**DO THIS:** Reproduce exactly the opening lines of the listing, stopping after the line that contains "const FOLD_WIDTH = 5;" and including it.

====

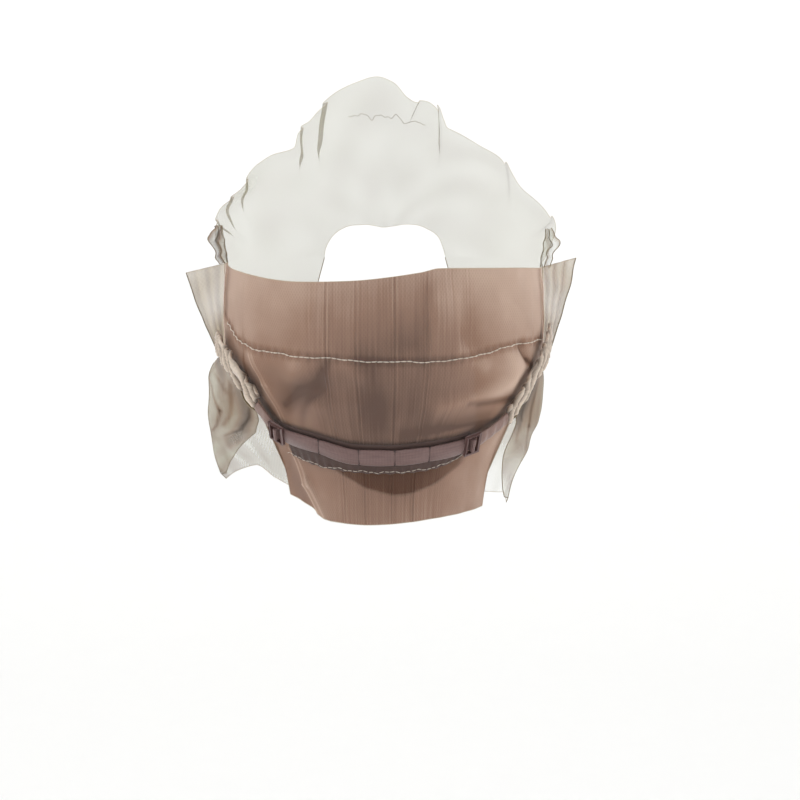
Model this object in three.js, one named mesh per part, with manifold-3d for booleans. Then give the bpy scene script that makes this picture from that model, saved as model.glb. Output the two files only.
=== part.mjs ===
// A sheer lace wig cap, in millimetres: +Z up, the face towards +Y, the origin inside the head at temple level
import * as THREE from 'three';
import { mergeVertices } from 'three/addons/utils/BufferGeometryUtils.js';
import Module from 'manifold-3d';

const wasm = await Module();
wasm.setup();

// Driving dimensions: the head that the cap is cut for
const HALF_BREADTH = 75;
const BACK_DEPTH = 95;
const FRONT_DEPTH = 95;
const CROWN_HEIGHT = 65;

// Driving dimensions: how far the lace hangs down from the origin
const NAPE_DROP = 124;
const STRAP_DROP = 90;
const LEFT_DROP = 109;
const RIGHT_DROP = 121;
const HEM_WAVE = 10;

// Driving dimensions: the lace and how it stands off the head
const LACE_WALL = 1;
const EASE = 2.5;
const CROWN_LIFT = 27;
const WING_LEFT = 21;
const WING_RIGHT = 18;
const WING_ROOT = 2;
const LEFT_WING_DIP = 5;
const RIGHT_WING_RISE = 5;
const WING_RIPPLE = 1.4;
const LEFT_WING_PLEATS = 2;
const RIGHT_WING_PLEATS = 3.5;
const CHEEK_STAND = 27;
const FOLD_HEIGHT = 3;
const FOLD_WIDTH = 5;

// Driving dimensions: strap, tapes, elastics and adjusters
const CLEARANCE = 0.6;
const SLIDER_SEAT = 0.9;
const RIBBON_WALL = 1;
const RIBBON_ABOVE = 6.5;
const RIBBON_DROP = 98;
const CASING_DROP = 109;
const STRAP_WIDTH = 8;
const STRAP_WALL = 1.2;
const ELASTIC_WIDTH = 9;
const ELASTIC_WALL = 1.1;
const ELASTIC_PITCH = 4.2;
const ELASTIC_PUFF = 0.9;
const ELASTIC_FLARE = 0.1;
const SLIDER_LENGTH = 7.5;
const SLIDER_WIDTH = 11.5;
const SLIDER_WALL = 1.2;
const SLIDER_BAR = 1.3;
const SLIDER_CORNER = 1.2;
const GATHER_HEIGHT = 19;
const GATHER_WIDTH = 7.5;
const GATHER_PITCH = 4.8;
const GATHER_DEPTH = 2;
const GATHER_FORWARD = 1.2;
const GATHER_LEAN = 3;
const GATHER_SEAT = 0.4;
const GATHER_RISE = 0.67;
const GATHER_FLARE = 0.6;
const HEM_TUCK = 0.9;
const CASING_TUCK = 1.6;

// Head form by level: wide is a share of the half breadth, back of the back depth, level of the nape drop
const FORM = [
  { level: -1.0, wide: 0.665, back: 0.63 },
  { level: -0.84, wide: 0.7, back: 0.665 },
  { level: -0.72, wide: 0.77, back: 0.725 },
  { level: -0.6, wide: 0.88, back: 0.815 },
  { level: -0.48, wide: 0.965, back: 0.9 },
  { level: -0.36, wide: 1.02, back: 0.965 },
  { level: -0.2, wide: 1.02, back: 1.0 },
  { level: 0.0, wide: 1.0, back: 1.0 },
  { level: 0.2, wide: 0.985, back: 0.97 },
];

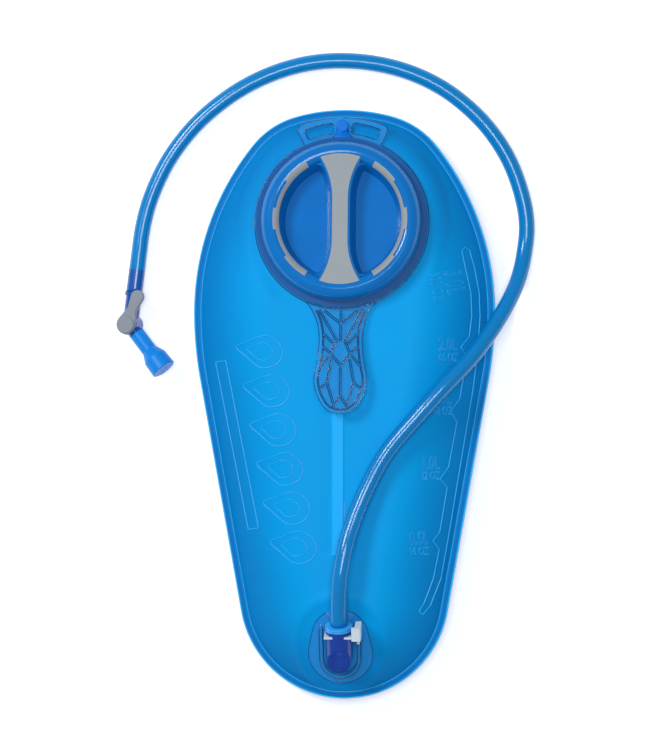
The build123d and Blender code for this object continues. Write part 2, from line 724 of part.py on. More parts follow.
def drink_tube():
    """The hose from the plug's collar to the shut-off valve's shoulder."""
    line = tube_line()
    section = Plane(line @ 0, z_dir=line % 0) * (Circle(TUBE_R) - Circle(TUBE_BORE))
    return sweep(section, path=line)


# ---- the shut-off valve and the bite valve, in the valve's tilted frame ----


def to_mouth(part):
    """A part drawn on the Z axis, laid along the bite valve's axis."""
    return TO_MOUTH_END * along_y(part)


def flow_path():
    """The elbow of the water's way through the valve."""
    stem = along_y(disc(FLOW_BORE, 0, STEM_END + STEM_BARB + 1))
    return stem + to_mouth(disc(FLOW_BORE, 0, SPIGOT_END + 1)) + Sphere(FLOW_BORE)


def shutoff_body():
    """The elbow housing: stem with its barb, barrel housing and spigot for the bite valve."""
    shoulder_r, shoulder = STEM_FLANGE
    body = disc(HOUSING_R, -HOUSING_HALF, HOUSING_HALF)
    body += along_y(disc(STEM_R, 0, STEM_END) + disc(shoulder_r, STEM_END - shoulder, STEM_END))
    body += along_y(barb(STEM_END, STEM_END + STEM_BARB, 4))
    body += to_mouth(disc(SPIGOT_R, 0, SPIGOT_END) + disc(BITE_NECK_R, 0, BITE_START - 0.4))
    body -= disc(BARREL_R + BARREL_GAP, -HOUSING_HALF + HOUSING_FLOOR, HOUSING_HALF + 1)
    return VALVE * (body - flow_path())


def shutoff_barrel():
    """The turning plug with its elbow bore, two seal grooves and square pin."""
    pin = PIN_SIDE / 2
    barrel = disc(BARREL_R, -HOUSING_HALF + HOUSING_FLOOR + 0.2, LEVER_Z[0])
    barrel += Rot(0, 0, LEVER_TURN) * block((-pin, pin), (-pin, pin), (LEVER_Z[0], LEVER_Z[1] - 1.2))
    for z in (-SEAL_Z, SEAL_Z):
        barrel -= ring(BARREL_R - 0.8, BARREL_R + 1, z - SEAL_WIDTH / 2, z + SEAL_WIDTH / 2)
    return VALVE * (barrel - flow_path())


def barrel_o_rings():
    """The barrel's two seals."""
    seals = Part()
    for z in (-SEAL_Z, SEAL_Z):
        seals += ring(BARREL_R - 0.8, BARREL_R, z - SEAL_WIDTH / 2, z + SEAL_WIDTH / 2)
    return VALVE * seals


def shutoff_lever():
    """The lever: a disc on the barrel's pin, and a paddle that lies along the hose when open."""
    low, high = LEVER_Z
    tip_r, reach = LEVER_TIP
    pin = PIN_SIDE / 2
    neck_r, neck_y = LEVER_NECK
    neck = Pos(0, neck_y) * Circle(neck_r)
    paddle = make_hull(neck.edges() + (Pos(0, reach) * Circle(tip_r)).edges())
    face = make_hull(Circle(LEVER_R).edges() + neck.edges()) + paddle
    lever = Pos(0, 0, low) * extrude(face, high - low)
    lever = fillet(lever.edges().group_by(Axis.Z)[-1], 1.0)
    boss = disc(LEVER_R - 0.6, high - 0.5, high + 0.7)
    lever += chamfer(boss.edges().group_by(Axis.Z)[-1], 0.3)
    lever -= block((-pin, pin), (-pin, pin), (low - 1, high - 1.2))
    return VALVE * Rot(0, 0, LEVER_TURN) * lever


def bite_valve():
    """The soft bite valve: neck, flare and a mouth with a slit."""
    outer = Polyline(
        (SPIGOT_R + SPIGOT_GAP, BITE_START), (BITE_NECK_R, BITE_START), (BITE_NECK_R, BITE_FLARE),
        (BITE_R, BITE_SHOULDER), (BITE_R + 0.3, BITE_END - 0.5), (BITE_R - 0.2, BITE_END), (0, BITE_END),
    )
    inner = Polyline(
        (0, BITE_END), (0, BITE_WALL_END), (BITE_R - 2.6, BITE_WALL_END - 1), (BITE_R - 2.6, BITE_SHOULDER),
        (SPIGOT_R + SPIGOT_GAP, SPIGOT_END + 1), (SPIGOT_R + SPIGOT_GAP, BITE_START),
    )
    section = make_face(Plane.XZ * (Curve() + [*outer.edges(), *inner.edges()]))
    valve = revolve(section, Axis.Z, 360)
    width, length = SLIT
    valve -= block((-length / 2, length / 2), (-width / 2, width / 2), (BITE_WALL_END - 2, BITE_END + 1))
    return VALVE * to_mouth(valve)


def main():
    """Writes one STEP for each piece."""
    lid_shell, lid_grip_pad, lid_grip_arcs = lid_parts()
    pieces = {
        "front_film": front_film(),
        "back_film": back_film(),
        "baffle": baffle(),
        "fill_neck": fill_neck(),
        "collar_handle": collar_handle(),
        "tether_anchor": tether_anchor(),
        "tether_strap": tether_strap(),
        "tether_ring": tether_ring(),
        "lid_shell": lid_shell,
        "lid_grip_pad": lid_grip_pad,
        "lid_grip_arcs": lid_grip_arcs,
        "lid_gasket": lid_gasket(),
        "outlet_flange": outlet_flange(),
        "outlet_backing": outlet_backing(),
        "outlet_body": outlet_body(),
        "outlet_cap": outlet_cap(),
        "release_button": release_button(),
        "button_spring": button_spring(),
        "valve_poppet": valve_poppet(),
        "poppet_seal": poppet_seal(),
        "poppet_spring": poppet_spring(),
        "hose_plug": hose_plug(),
        "plug_o_ring": plug_o_ring(),
        "drink_tube": drink_tube(),
        "shutoff_body": shutoff_body(),
        "shutoff_barrel": shutoff_barrel(),
        "barrel_o_rings": barrel_o_rings(),
        "shutoff_lever": shutoff_lever(),
        "bite_valve": bite_valve(),
    }
    os.makedirs("parts", exist_ok=True)
    for name, piece in pieces.items():
        export_step(piece, f"parts/{name}.step")


main()
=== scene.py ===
import math

import bmesh
import bpy
from mathutils import Matrix, Vector, noise


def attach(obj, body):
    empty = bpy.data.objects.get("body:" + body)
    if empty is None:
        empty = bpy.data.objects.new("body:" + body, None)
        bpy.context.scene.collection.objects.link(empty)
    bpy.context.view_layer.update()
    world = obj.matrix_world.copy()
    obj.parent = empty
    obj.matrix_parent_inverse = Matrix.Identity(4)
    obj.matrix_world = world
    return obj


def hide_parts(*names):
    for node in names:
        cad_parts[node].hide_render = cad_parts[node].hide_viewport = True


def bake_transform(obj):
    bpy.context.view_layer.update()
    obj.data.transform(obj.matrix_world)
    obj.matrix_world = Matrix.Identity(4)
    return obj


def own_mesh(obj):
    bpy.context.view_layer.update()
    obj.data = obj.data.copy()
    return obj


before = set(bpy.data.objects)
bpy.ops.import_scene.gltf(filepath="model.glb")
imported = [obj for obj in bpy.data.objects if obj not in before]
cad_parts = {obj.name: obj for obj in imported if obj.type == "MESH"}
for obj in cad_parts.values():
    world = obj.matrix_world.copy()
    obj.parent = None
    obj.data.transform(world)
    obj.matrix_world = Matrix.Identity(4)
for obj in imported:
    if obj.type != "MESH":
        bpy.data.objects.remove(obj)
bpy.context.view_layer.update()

MM = 0.001

# ---- camera: nearly straight down on the bag ----
LOOK_AT = (-0.0131, 0.0201, 0.020)
CAMERA_FAR = 3.0
CAMERA_LEAN = 4.5  # degrees towards +X
SENSOR_WIDTH = 36.0
VIEW_HEIGHT = 0.510  # of the floor that the picture covers
FLOOR_Z = -0.0003  # just clear of the bag's underside
FLOOR_HALF = 4.0
FLOOR_GLOW = 0.35
WORLD_GLOW = 0.3
LAMPS = (  # name, place, size, power
    ("key", (-1.1, 0.9, 1.7), 0.7, 22.0),
    ("top", (0.15, 0.1, 2.4), 1.0, 27.0),
)

# ---- the bag's outline and swell, in millimetres, as the CAD part has them ----
BAG_HALF = 199.8
BOTTOM_ARC = (71.5, 79.9)
SIDE_RUN = 161.0
UPPER_ARCS = ((257.0, 10.1), (181.0, 39.0), (57.0, 35.0))
TOP_TURN = 16.0
SEAM_Z = 20.0
WELD = 5.0
FILM = 0.6
SWELL_REACH = 50.0  # from the weld to where the film lies flat
SWELL_POWER = 1.7
FRONT_RISE = 27.0
LID_Y = 122.7
LID_RISE = 19.5
LID_TILT = 7.0
LID_FLAT = (60.0, 74.0)
PORT_AT = (-1.2, -159.5)
PORT_RISE = 17.5
PORT_TILT = 20.0
PORT_FLAT = (-162.7, 25.8, 29.5)  # middle, half width and half length
PORT_FADE = (1.0, 1.35)
HUB_BACK = 7.0  # from the outlet's middle back to its hub
HOLE_SNAP = 0.9  # film this near a hole is pulled to its edge
END_MARGIN = 0.02
EDGE_SHADE_LEVEL = 0.62  # painted shade: how much darker the blue is painted where the two walls meet at the weld
EDGE_REACH = 46.0
BAFFLE_X = -2.5
BAFFLE_HALF = 5.0
BAFFLE_Y = (-102.0, -2.0)
BAFFLE_SINK = 0.9
MOUTH_HOLE = (0.0, LID_Y, 46.8)  # middle and radius
OUTLET_HOLE = (PORT_AT[0], PORT_AT[1] - HUB_BACK * math.cos(math.radians(PORT_TILT)), 6.8)

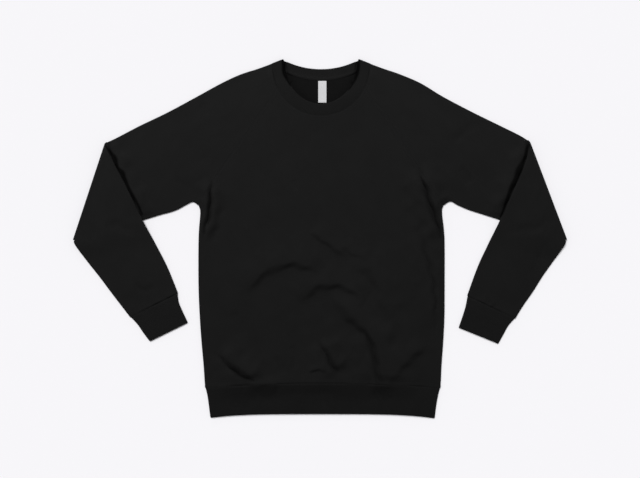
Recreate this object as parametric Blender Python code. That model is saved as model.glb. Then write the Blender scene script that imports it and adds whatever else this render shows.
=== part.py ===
"""A raglan crewneck sweatshirt, laid flat on its back with both sleeves folded forward at the elbow.

Metres, +Z up. The neck points to +Y and the hem to -Y. The origin lies on the surface the garment rests on,
at the middle of its overall width and length. Left and right are as seen from above, so "left" is at -X.

Every piece of cloth is a net of sections with an outer and an inner face and a rim between them, and is
named for the piece that a maker would cut. Sections are worked out from the sizes and tables below.
"""

import math

import bmesh
import bpy
import numpy as np

MM = 0.001

# ---------------------------------------------------------------- driving dimensions
FLEECE = 2.4 * MM  # one wall of brushed fleece
RIB = 2.6 * MM  # one wall of rib knit, which is folded double
LABEL = 0.8 * MM  # woven tape
SEAM_GAP = 0.3 * MM  # between pieces that are sewn together
FOLD_GAP = 0.6 * MM  # between a sleeve and the forearm folded onto it

TUBE = 5.6 * MM  # height of a flattened tube at its edges: two walls and the air between them
EDGE = TUBE / 2  # radius of the rounding along an edge
PUFF = 2.5 * MM  # how much further the upper layer stands up away from the edges
PUFF_REACH = 70 * MM  # distance from an edge at which it does so
FOLD_FADE = 60 * MM  # near an elbow fold or a cuff seam the layers are pressed flat
EDGE_FADE = 14 * MM  # near an edge the creases fade out
DROP = 55 * MM  # a forearm comes down to the floor over this distance
HEM_RISE = 1.2 * MM  # how much the front of the hem band stands up in its middle
HEM_SOFTNESS = 6  # it does so within this part of the width from either edge: a sixth
BAND_RISE = 0.2 * MM  # how much the neckband stands above the front panel
BAND_DESCENT = math.radians(35)  # from a shoulder to where the band's front half lies at its full height
ARMHOLE_BEND = 4  # over this many sections the armhole's curve straightens out
DROP_SECTION = 3  # the section of the upper sleeve from whose underarm edge a forearm starts to come down

NECK_X = 0.8 * MM  # the neck lies a little to the right
NECK_OPEN = (77.5 * MM, 89.5 * MM, 365.0 * MM)  # half width, depth and height of the ellipse of the opening
NECK_SEAM = (100.5 * MM, 103.8 * MM, 355.8 * MM)  # the same for the seam between band and front
BACK_NECK_OPEN = 347.6 * MM  # height of the back of the neck at its middle
BACK_NECK_SEAM = 324.3 * MM
NECK_CORNER = math.radians(62.8)  # where a front raglan seam meets the neck seam, from the front's middle
BACK_NECK_CORNER = 0.66  # where a back raglan seam meets it, as a share of the half width

HEM_SEAM_Y = -295.8 * MM  # at the middle; the seam sinks towards its ends
HEM_SEAM_SINK = 10.5 * MM
HEM_EDGE_Y = -359.7 * MM
HEM_EDGE_SINK = 10.3 * MM
HEM_HALF = 242 * MM  # half the width over which the two sink
CUFF_TUCK = 1.6 * MM  # how much narrower than the sleeve a cuff starts, on each side

LABEL_X = 3.0 * MM
LABEL_WIDTH = 17.4 * MM
LABEL_LENGTH = 46.0 * MM

# ---------------------------------------------------------------- sections, in mm
# Body. Each row: height, left edge, right edge. The first is the underarm, the last the hem seam.
SIDES = (
    (68, -251.0, 251.5),
    (60, -248.0, 248.8),
    (48, -247.6, 249.0),
    (0, -250.9, 253.6),
    (-95, -251.1, 253.9),
    (-160, -248.5, 253.5),
    (-210, -245.1, 251.1),
    (-260, -240.7, 247.6),
    (-306.3, -237.6, 245.4),
)
# Hem band, from its seam to its edge, in the same columns.
HEM_SIDES = (
    (-306.6, -236.2, 243.8),
    (-324, -232.2, 239.6),
    (-345, -229.3, 236.0),
    (-368, -226.3, 233.2),
)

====

**ANSWER TO THE EXERCISE:**
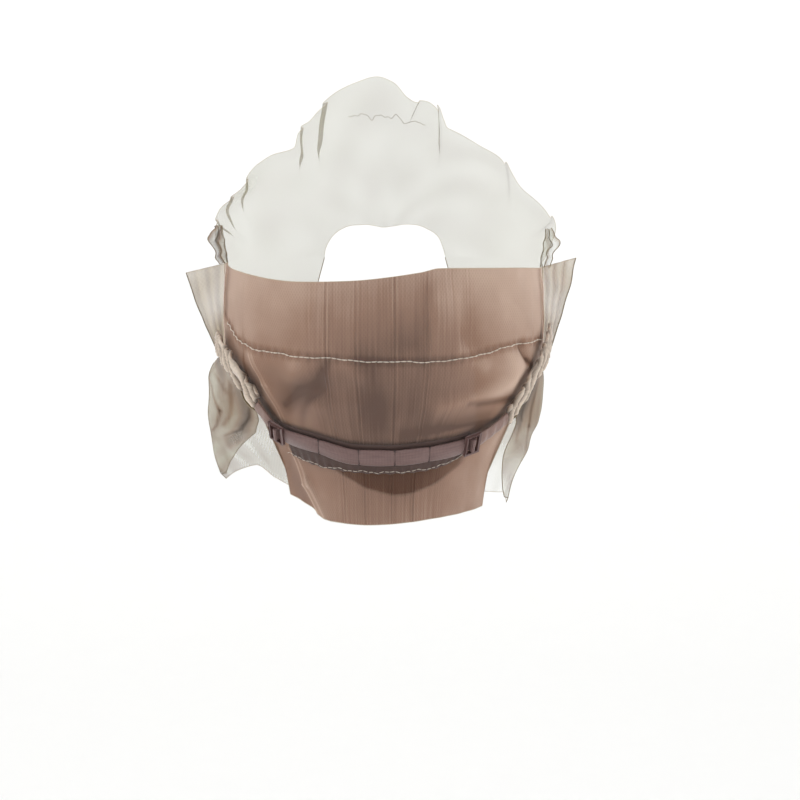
Model this object in three.js, one named mesh per part, with manifold-3d for booleans. Then give the bpy scene script that makes this picture from that model, saved as model.glb. Output the two files only.
=== part.mjs ===
// A sheer lace wig cap, in millimetres: +Z up, the face towards +Y, the origin inside the head at temple level
import * as THREE from 'three';
import { mergeVertices } from 'three/addons/utils/BufferGeometryUtils.js';
import Module from 'manifold-3d';

const wasm = await Module();
wasm.setup();

// Driving dimensions: the head that the cap is cut for
const HALF_BREADTH = 75;
const BACK_DEPTH = 95;
const FRONT_DEPTH = 95;
const CROWN_HEIGHT = 65;

// Driving dimensions: how far the lace hangs down from the origin
const NAPE_DROP = 124;
const STRAP_DROP = 90;
const LEFT_DROP = 109;
const RIGHT_DROP = 121;
const HEM_WAVE = 10;

// Driving dimensions: the lace and how it stands off the head
const LACE_WALL = 1;
const EASE = 2.5;
const CROWN_LIFT = 27;
const WING_LEFT = 21;
const WING_RIGHT = 18;
const WING_ROOT = 2;
const LEFT_WING_DIP = 5;
const RIGHT_WING_RISE = 5;
const WING_RIPPLE = 1.4;
const LEFT_WING_PLEATS = 2;
const RIGHT_WING_PLEATS = 3.5;
const CHEEK_STAND = 27;
const FOLD_HEIGHT = 3;
const FOLD_WIDTH = 5;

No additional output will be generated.